If you’re a frequent reader of this blog, then you know that I love Pad Thai. When I lived in the Quad Cities, I ate at this fabulous restaurant called Exotic Thai all the time.
I have made a few different variations of Pad Thai over the years. Vegetarian Pad Thai, Peanut Noodle Meal Prep Bowls, Kid-Friendly Peanut Butter Noodles ( which I admit, is not Pad Thai, but my kiddos love them.) I have also made Slow Cooker Pad Thai Chicken.
Lately, I have been trying out some recipes that I usually make in my slow cooker, but I have been making those recipes in my Instant Pot as well to see how they turn out.
It turns out that Instant Pot Cooked Pad Thai Chicken is entirely different from the time I made pad thai chicken in the slow cooker.
I want to talk about the process I followed to make this Pad Thai Chicken. I know that many people like to use the Instant Pot for a ” One Pot Meal”. I didn’t do that here. You can just add rice noodles to this warm sauce after it is cooked. If I were to use regular pasta noodles. Well, I prefer that al dente, so would probably make them ahead of time, then just throw the dish together right before eating.
When I cook in my Instant Pot, actually, this is how I cook in my slow cooker too. I don’t like to add vegetables and starch to the pot. I like my rice sticky, my pasta al dente, and my vegetables crispy. In my opinion, I would never add vegetables to a crockpot meal loaded with sauce. I would much rather just add crunchy raw veggies to a dish or warm up a bog of frozen vegetables. ( unless I am making a stew or soup) My preference.

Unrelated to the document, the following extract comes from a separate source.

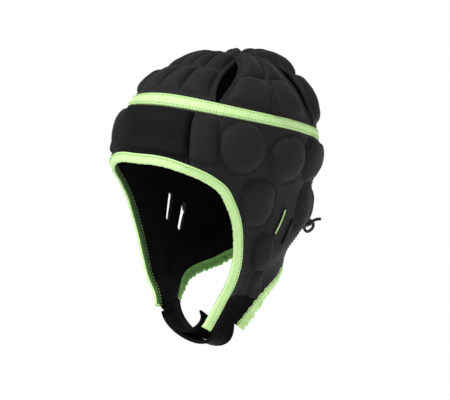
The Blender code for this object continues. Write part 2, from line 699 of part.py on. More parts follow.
def binding(name, line, right, left, finish):
    """Tape round the cloth's edge from one end of the strap to the other."""
    frames = []
    sides = [(share, -1.0) for share in right[::-1]] + [(share, 1.0) for share in left[1:]]
    for share, side in sides:
        turn, level, point, normal, inward = station(line, share, side)
        frames.append((point + normal * wall_middle(turn, level), normal, inward))
    return sweep(name, frames, BINDING_WIDTH, BINDING_THICKNESS, finish)


def strap_places(share, side):
    """Points of the strap's seam with a side panel."""
    turn, height = strap_seam(share, side)
    level = level_of(height - GAP)
    normal = outward(turn * side, level)
    return outline(turn * side, level) + normal * wall_middle(turn * side, level)[..., None]


def sleeve_place(along, share, inside=0.0):
    """Point of the strap's middle surface: along is -1 at the right jaw and 1 at the left."""
    right, left = strap_places(share, -1.0), strap_places(share, 1.0)
    angle = (1 - along) * math.pi / 2
    half = (left - right) / 2
    point = (left + right) / 2 + half * math.cos(angle)
    sag = STRAP_SAG + (STRAP_REAR_SAG - STRAP_SAG) * share
    point[..., 2] -= sag * abs(math.sin(angle)) ** STRAP_FULLNESS
    inward = unit(np.stack([-math.cos(angle) * sag, math.sin(angle) * half[..., 0]], axis=-1))
    point[..., 0] += inside * inward[..., 0]
    point[..., 2] += inside * inward[..., 1]
    return point


def tongue_place(along, share):
    """The tongue leaves the right jaw, hangs inside the sleeve and ends inside the left jaw."""
    clear, rise, top = TONGUE_STATIONS
    inside = TONGUE_SPACE * smooth_step((along + 1) / (clear + 1))
    point = sleeve_place(along, share, inside)
    point[..., 2] += TONGUE_RISE * smooth_step((along - rise) / (top - rise))
    point[..., 0] -= TONGUE_INSET * smooth_step(along) ** 2
    return point


def strap(name, stations, place, finish):
    """Strap wall through stations, each a row of points from its front to its rear edge."""
    share = np.linspace(0.0, 1.0, 6)
    middle = np.array([place(along, share) for along in stations])
    ahead = np.gradient(middle, axis=0)
    across = np.gradient(middle, axis=1)
    normal = unit(np.cross(across, ahead))
    outer = middle + normal * STRAP_THICKNESS / 2
    inner = middle - normal * STRAP_THICKNESS / 2
    return slab(name, outer, inner, finish)


def tube(name, points, diameter, finish):
    """Round cord through points."""
    curve = bpy.data.curves.new(name, "CURVE")
    curve.dimensions = "3D"
    curve.bevel_depth = diameter / 2
    curve.bevel_resolution = 2
    curve.use_fill_caps = True
    spline = curve.splines.new("POLY")
    spline.points.add(len(points) - 1)
    for target, point in zip(spline.points, points):
        target.co = (*point, 1.0)
    curve.materials.append(finish)
    cord = bpy.data.objects.new(name, curve)
    bpy.context.scene.collection.objects.link(cord)
    return cord


def smooth_route(points, spacing):
    """Evenly spaced points on a smooth curve through a route's own points."""
    points = np.asarray(points, float)
    run = np.concatenate([[0.0], np.cumsum(np.linalg.norm(np.diff(points, axis=0), axis=1))])
    fine = np.linspace(0.0, run[-1], 400)
    dense = np.stack([smooth_curve(run, points[:, axis], fine) for axis in range(3)], axis=-1)
    length = np.concatenate([[0.0], np.cumsum(np.linalg.norm(np.diff(dense, axis=0), axis=1))])
    count = max(4, int(round(length[-1] / spacing)) + 1)
    at = np.linspace(0.0, length[-1], count)
    return np.stack([np.interp(at, length, dense[:, axis]) for axis in range(3)], axis=-1)


def on_back(turn, level, stand):
    """Point that stands over the back panel's outer face, in the cap's own frame."""
    offset = wall_middle(turn, level) + CLOTH / 2 + back_rise(turn, level) + stand
    point = outline(turn, level) + outward(turn, level) * np.asarray(offset)[..., None]
    return point - np.array([0.0, 0.0, SEAT_LEVEL])


def lace(finish):
    """Cord that crosses the back slot over and over and runs to its knot."""
    lie = LACE_DIAMETER / 2 + LACE_CLEARANCE
    knot = on_back(KNOT_TURN, -KNOT_DROP, KNOT_DIAMETER / 2 + GAP)
    knot_across = math.radians(180.0 - KNOT_TURN) * MEAN_RADIUS
    knot_below = (KNOT_DROP - BACK_SLOT_DROP) * CHEEK_DEPTH
    flat = [(a * LACE_SPREAD, d * BACK_SLOT_LENGTH, 0.0) for a, d in LACE_CROSSINGS]
    flat.append((knot_across * LACE_LOW_SHARE, knot_below, 0.0))
    flat.append((knot_across - KNOT_DIAMETER / 2, knot_below, 0.0))
    spread = smooth_route(flat, LACE_DIAMETER * 2)
    turn = 180.0 - np.degrees(spread[:, 0] / MEAN_RADIUS)
    level = -BACK_SLOT_DROP - spread[:, 1] / CHEEK_DEPTH
    route = on_back(turn, level, lie)
    route[-1] = knot + unit(route[-2] - knot) * (KNOT_DIAMETER / 2 + GAP)
    tube("lace", route, LACE_DIAMETER, finish)
    return knot


def lace_knot(knot, finish):
    """Round knot of the lace."""
    radius = KNOT_DIAMETER / 2
    rings, sides = 6, 8
    vertices = [knot + np.array([0.0, 0.0, radius])]
    for ring in range(1, rings):
        polar = math.pi * ring / rings
        for side in range(sides):
            angle = 2 * math.pi * side / sides
            flat = radius * math.sin(polar)
            offset = (flat * math.cos(angle), flat * math.sin(angle), radius * math.cos(polar))
            vertices.append(knot + np.array(offset))
    vertices.append(knot - np.array([0.0, 0.0, radius]))
    faces = []
    for side in range(sides):
        after = (side + 1) % sides
        faces.append((0, 1 + side, 1 + after))
        for ring in range(rings - 2):
            a = 1 + ring * sides
            faces.append((a + side, a + sides + side, a + sides + after, a + after))
        low = 1 + (rings - 2) * sides
        faces.append((low + side, len(vertices) - 1, low + after))
    lift = np.array([0.0, 0.0, SEAT_LEVEL])
    add_object("lace_knot", np.array(vertices) + lift, faces, finish)


def lace_end(knot, finish):
    """Free end of the lace: down from the knot, round in a small loop and out."""
    angle = math.radians(LACE_END_HEADING)
    right = np.array([math.cos(angle), math.sin(angle), 0.0])
    back = np.array([-math.sin(angle), math.cos(angle), 0.0])
    up = np.array([0.0, 0.0, 1.0])
    points = [knot + KNOT_DIAMETER * (r * right + b * back + u * up) for r, b, u in LACE_END]
    tube("lace_end", smooth_route(points, LACE_DIAMETER), LACE_DIAMETER, finish)


def clear_scene():
    for thing in list(bpy.data.objects):
        bpy.data.objects.remove(thing, do_unlink=True)


def build():
    clear_scene()
    black = (0.02, 0.02, 0.021)
    lime = (0.60, 0.92, 0.32)
    crown_cloth = material("crown_cloth", black, 0.85)
    side_cloth = material("side_cloth", black, 0.85)
    brow_cloth = material("brow_cloth", (0.017, 0.017, 0.018), 0.6)
    tape = material("tape", lime, 0.7)
    strap_cloth = material("strap_cloth", (0.025, 0.025, 0.026), 0.7)
    cord = material("cord", (0.015, 0.015, 0.015), 0.6)
    near, far = VENT_TURNS
    crown_panel("crown_front", -near, near, 3, CROWN_SPLIT, crown_cloth)
    crown_panel("crown_left", near, far, 2, SIDE_CROWN_SPLIT, crown_cloth)
    crown_panel("crown_right", -far, -near, 2, SIDE_CROWN_SPLIT, crown_cloth)
    crown_panel("crown_back", far, 360.0 - far, 4, CROWN_SPLIT, crown_cloth)
    crown_band(tape)
    hanging_panel("brow_panel", face_line, BROW_SHARES, BROW_TURN, 6, brow_rise, brow_cloth)
    side_panel("side_panel_left", 1.0, side_cloth)
    side_panel("side_panel_right", -1.0, side_cloth)
    back = hanging_panel("back_panel", neck_line, NAPE_SHARES, REAR_TURN, 13, back_rise, side_cloth)
    reach = BACK_SLOT_LENGTH / 2 / CHEEK_DEPTH
    ends = np.array([[180.0, BACK_SLOT_DROP - reach], [180.0, BACK_SLOT_DROP + reach]])
    cut_slot(back, "back_slot_cutter", ends, 1.0, BACK_SLOT_LENGTH, BACK_SLOT_WIDTH)
    face = [np.concatenate([BROW_SHARES, cheek_shares(side)[1:]]) for side in (-1.0, 1.0)]
    neck = [np.concatenate([NAPE_SHARES, jaw_shares(side)[1:]]) for side in (-1.0, 1.0)]
    binding("face_binding", face_line, *face, tape)
    binding("neck_binding", neck_line, *neck, tape)
    strap("chin_strap_sleeve", np.linspace(1.0, -0.5, 22), sleeve_place, strap_cloth)
    strap("chin_strap_tongue", np.linspace(-1.0, 0.9, 26), tongue_place, strap_cloth)
    knot = lace(cord)
    lace_knot(knot, cord)
    lace_end(knot, cord)


build()
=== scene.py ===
"""Looks of a padded rugby scrum cap: moulded pads, bright tape, stitches, strap and lace.

Metres, +Z up. The face looks along -Y and the wearer's left is +X. The origin is the point
inside the top of the crown where the cap sits on a head. A place on the cap is a turn, in
degrees from the middle of the brow round to the wearer's left, and a level: a share of
CHEEK_DEPTH below the widest section when negative, an angle up the dome when positive.
"""

import math

import bmesh
import bpy
import numpy as np
from mathutils import Matrix, Vector


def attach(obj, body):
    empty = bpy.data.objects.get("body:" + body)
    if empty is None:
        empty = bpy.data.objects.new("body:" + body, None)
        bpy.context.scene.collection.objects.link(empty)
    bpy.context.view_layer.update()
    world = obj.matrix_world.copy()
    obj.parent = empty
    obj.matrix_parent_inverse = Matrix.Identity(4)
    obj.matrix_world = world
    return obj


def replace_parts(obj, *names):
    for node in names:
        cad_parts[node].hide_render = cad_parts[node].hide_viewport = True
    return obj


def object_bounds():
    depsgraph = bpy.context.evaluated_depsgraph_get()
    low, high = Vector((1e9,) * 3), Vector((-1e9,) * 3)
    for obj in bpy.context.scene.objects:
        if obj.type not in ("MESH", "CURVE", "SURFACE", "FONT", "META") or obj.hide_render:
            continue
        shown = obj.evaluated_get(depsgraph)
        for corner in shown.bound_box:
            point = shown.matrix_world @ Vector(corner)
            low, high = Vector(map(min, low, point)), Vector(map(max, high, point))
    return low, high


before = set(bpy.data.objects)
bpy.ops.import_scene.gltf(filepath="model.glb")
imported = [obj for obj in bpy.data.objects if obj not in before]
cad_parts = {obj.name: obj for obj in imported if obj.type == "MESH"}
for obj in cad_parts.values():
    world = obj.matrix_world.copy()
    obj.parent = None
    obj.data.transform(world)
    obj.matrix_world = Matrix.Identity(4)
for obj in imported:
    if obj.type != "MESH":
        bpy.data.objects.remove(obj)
cad_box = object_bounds()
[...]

This recipe is made just for the Chicken. It was moist and perfectly cooked. Just like the chicken, you would get in Asian restaurants.
Here is a lovely video I made you to show you how easy this was!
So yeah, make your chicken. Store it in the fridge with the noodles. Add your veggies and your toppings right before you eat! I love my Pad Thai with lots of bean sprouts. Fresh bean sprouts are the best, but canned ones will work too.
Instant Pot Pad Thai Chicken
- 2 chicken breasts, cut into small pieces
- 2/3 cup chunky peanut butter
- 6 tablespoons soy sauce
- juice of one lime
- 2 tablespoons rice wine vinegar
- 1 tablespoon toasted sesame oil
- 2 tablespoons oyster sauce
- 3 cloves of garlic, minced
- 4 tablespoons brown sugar
- 2 cups water
- 1 package rice noodles
- 1 carrot, chopped
- 1 can bean sprouts
- 1 tablepoon cilantro for garnish
Place your rice noodles in a bowl filled with warm water. This will cook your rice noodles.
Set your Instant Pot to the saute setting. Add peanut butter, soy sauce, lime juice, toasted sesame oil, rice wine vinegar, oyster sauce, brown sugar, and minced garlic and water.
Wait until the sauce has melted, and whisk everything together.
Add the chicken to the Instant Pot.
Cover and set to the meat setting for 10 minutes. Vent and remove the lid.
You can add rice noodles at this time.